José Jiménez Lozano

Supersticiones de los tiempos

Los que Bacon llamaba en el siglo XIV «ídolos del tiempo» y, con otro sentido Ortega y Gasset «pecados históricos» son toda la serie de ideas y sentimientos prevalentes en un tiempo, tanto si son meros prejuicios o supersticiones intelectuales, como si son convicciones y prácticas, que se aceptan con perfecta naturalidad. Por ejemplo, la esclavitud en la España del siglo XVI; y no sólo la de los moriscos cuya posesión como esclavos era supuestamente justa como ganada en «justa lid» o guerra de las Alpujarras tras la rebelión de aquéllos en 1568, sino también de los esclavos negros traídos a España de la isla de Fernando Poo en su mayoría.

De éstos, sabemos que, al menos bastantes de ellos, estaban herrados en su rostro, con un hierro candente –como se marcaba a las reses–, poniendo a veces en la frente el nombre del propietario del esclavo: «Yo soy de...», y otras veces en una mejilla la palabra «es» y en la otra el dibujo de un clavo. Y no parece que hubiera protestas ni condenas públicas, como afortunadamente las hubo en el caso de la esclavitud y maltrato de los indios.

Por debajo de la condición de esclavos estaba la de ser cosa, o ambas quedaban equiparadas, según se denuncia, y no solamente por el P. Las Casas, sino por otras muchas voces, como por ejemplo, la de Fray Tomás de Berlanga, en el informe enviado a la Corte el 8 de noviembre de 1539, en que se lee que «algunos españoles no hacen más cuenta de matar indios y aun algunos miran más por los perros que por ellos y les hacen más honra»; y el Concilio de Valladolid habla y dicta también penas contra el horror que supone el que algunos españoles echan carne de los indios a sus perros.

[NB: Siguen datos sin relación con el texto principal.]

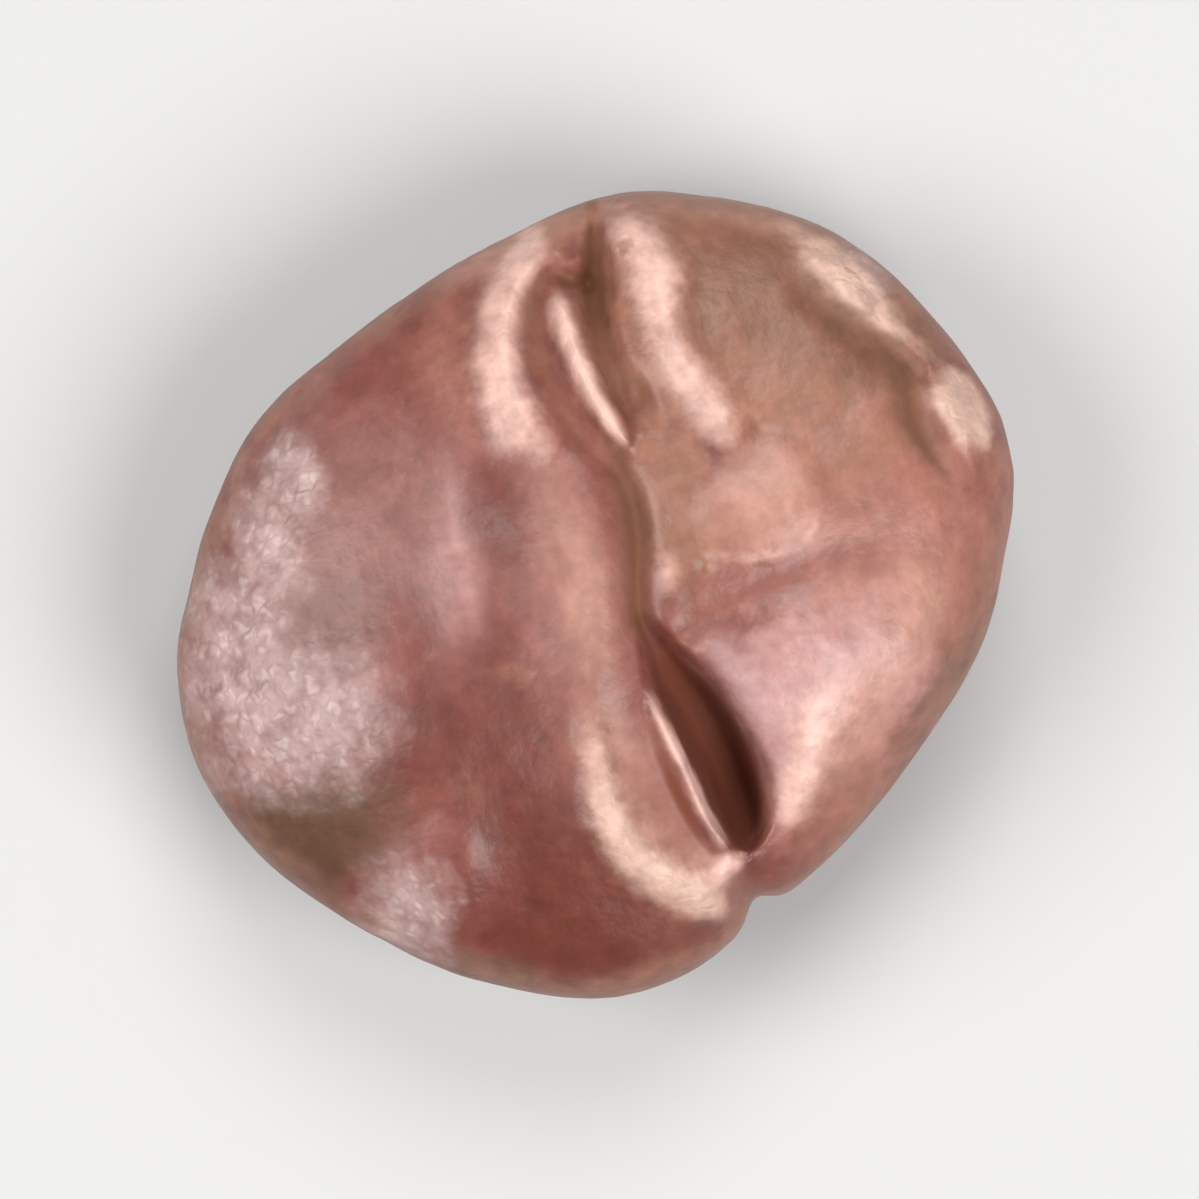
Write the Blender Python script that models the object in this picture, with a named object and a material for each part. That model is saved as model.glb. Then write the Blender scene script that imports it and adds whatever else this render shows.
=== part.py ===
"""A dried jujube seed: one flattened, rounded solid with a lengthwise seam on its upper face.

The seed lies on its more convex face. X runs across the seam, Y along it, and the hilum is at -Y.
Sizes are in millimetres and become metres where the mesh gets its points.
"""
import math

import bmesh
import bpy
import numpy as np

MM = 0.001

# Driving dimensions
WIDTH = 7.84
LENGTH = 7.10
RIM_HEIGHT = 1.58
CROWN_HEIGHT = 1.36
BELLY_DEPTH = 1.66

# How square the two faces are in section: 2 is an ellipse, more is flatter with a tighter rim
CROWN_SQUARENESS = 2.35
BELLY_SQUARENESS = 2.2

# Faces of the upper and of the lower side, across and along
COLUMNS = 60
ROWS = 46
SEAM_CROWDING = 1.5

# Relief fades out between these shares of the way to the rim
FADE_START = 0.90
FADE_END = 0.995

# The outline seen from above, anticlockwise from the right
OUTLINE = (
    (3.91, 0.87), (3.80, 1.24), (3.61, 1.50), (3.44, 1.90), (3.20, 2.36), (2.78, 2.77), (2.35, 3.09),
    (1.83, 3.34), (1.30, 3.50), (0.87, 3.56), (0.43, 3.53), (0.00, 3.43), (-0.52, 3.29), (-1.04, 3.12),
    (-1.48, 2.94), (-1.90, 2.74), (-2.27, 2.54), (-2.66, 2.28), (-2.98, 1.95), (-3.28, 1.56), (-3.50, 1.17),
    (-3.68, 0.78), (-3.84, 0.35), (-3.92, -0.09), (-3.90, -0.62), (-3.76, -1.15), (-3.47, -1.66),
    (-3.11, -2.10), (-2.66, -2.54), (-2.12, -2.95), (-1.57, -3.26), (-1.04, -3.46), (-0.52, -3.54),
    (0.00, -3.46), (0.40, -3.31), (0.75, -3.13), (1.10, -2.95), (1.48, -2.74), (1.83, -2.50), (2.26, -2.17),
    (2.70, -1.78), (3.09, -1.36), (3.43, -0.91), (3.65, -0.50), (3.78, 0.00), (3.88, 0.43),
)
OUTLINE_WAVES = 11

# The notch in the rim below the hilum: angle in degrees, depth, half width in degrees, and how fast it
# runs out towards the middle
NOTCH_ANGLE = -75.5
NOTCH_DEPTH = 0.16
NOTCH_HALF_WIDTH = 3.2
NOTCH_FALL = 7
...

Y quizás no sería mera gratuidad añadir que ese mismo Fray Tomás de Berlanga, que fue por ciento el introductor de los tomates en España, estuvo como obispo por aquellas islas Galápagos por donde viajó Charles Darwin trescientos años después, y sobre cuyos estudios científicos, otro medio siglo más tarde, iba a levantarse un darwinismo teórico que justifica, en el ámbito filosófico y científico, no sólo la inferioridad o superioridad radicales de unos hombres sobre otros, sino el derecho del Estado y de los señores de este mundo a decidir quién nacerá, y cuándo debe morir; y la necesidad científica de considerar la muerte como «factor de progreso», según expresión de Haeckel, y como la salida más natural de la enfermedad, que fue lo que especialmente se subrayó en Núremberg de la maldad de la «Medicine in Beemoth», o «Nazi Medicine».

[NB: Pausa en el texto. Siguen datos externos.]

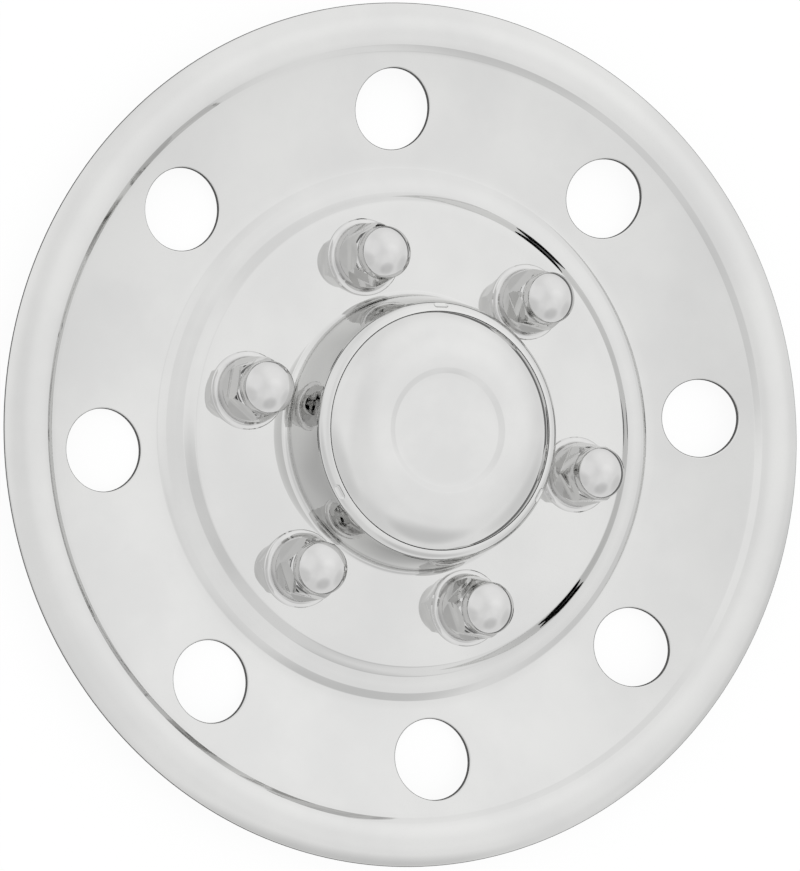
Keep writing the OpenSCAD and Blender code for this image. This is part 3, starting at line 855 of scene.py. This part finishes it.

Pero, como decía, no hubo reacción frente a la esclavitud y herraje de los esclavos negros en España parecida a la que se dio ante la esclavitud de los indios, sólo hubo reacciones aisladas y personales como la del padre de Santa Teresa que, según ésta, no soportaba, de sólo pensar que no era libre, la cercanía de una criadita o esclava negra que tenía en casa una de sus hijas. Y aunque, desde luego, no era raro que se diera la libertad a esos esclavos por escrúpulos de conciencia, no era ésta la actitud generalizada, como no lo fue durante años durante la esclavitud de los africanos en manos europeas o americanas. Es decir, que, como hoy ocurre con el aborto arbitrario o con las explotaciones de niños como ganado de granja, la gran mayoría, y los beneficiarios de esos horrores, resultan insensibles a todo argumento de racionalidad y humanidad.

Y no es que entonces, como hoy, se necesiten hacer muchas filosofías para ver el horror de esas realidades por mucha legalidad que se le eche encima, ayer como hoy. Porque ni nuestra ratio ni nuestra ética nacen ni pueden conformarse según la voluntad de los gobiernos, los parlamentos, o el sentir de los tiempos. Después de lo visto en la historia, no parece que podamos disimular un horror más.